Explain why ceramics are not suitable for use in applications requiring impact resistance.

Model Answer:
Ceramics are not suitable for applications requiring impact resistance because they are very brittle. Their strong ionic or covalent bonds form a rigid lattice that does not allow atoms to move easily when under stress. Unlike metals, ceramics cannot deform plastically to absorb energy; instead, they tend to crack or shatter when impacted. The brittleness means ceramics can break suddenly without warning, making them unsafe for impact-prone uses. Although ceramics have high hardness and wear resistance, their inability to bend or stretch under force limits their use where flexibility or shock absorption is needed. This brittleness restricts ceramics to applications that do not involve heavy knocks or shocks.

Question 10

Describe how the combination of materials in a composite affects its mechanical properties compared to individual materials.

Model Answer:
The combination of materials in a composite improves its mechanical properties because each material contributes different strengths. The reinforcement material, like fibres or particles, provides strength and stiffness. The matrix material, often a plastic or resin, binds the reinforcement together and helps distribute applied forces evenly.

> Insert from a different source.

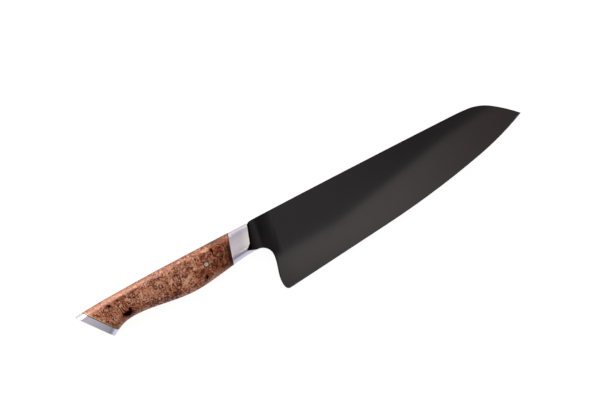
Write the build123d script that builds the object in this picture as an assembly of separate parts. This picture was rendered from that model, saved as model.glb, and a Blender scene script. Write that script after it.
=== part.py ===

This synergy prevents cracks from spreading and improves toughness. Unlike individual materials, composites can be designed so that the reinforcement carries most of the load while the matrix protects it and provides shape. This results in composites often being stronger, tougher, and sometimes lighter than either material alone. The combination allows engineers to tailor composites for specific mechanical properties needed in construction, aerospace, or sports equipment.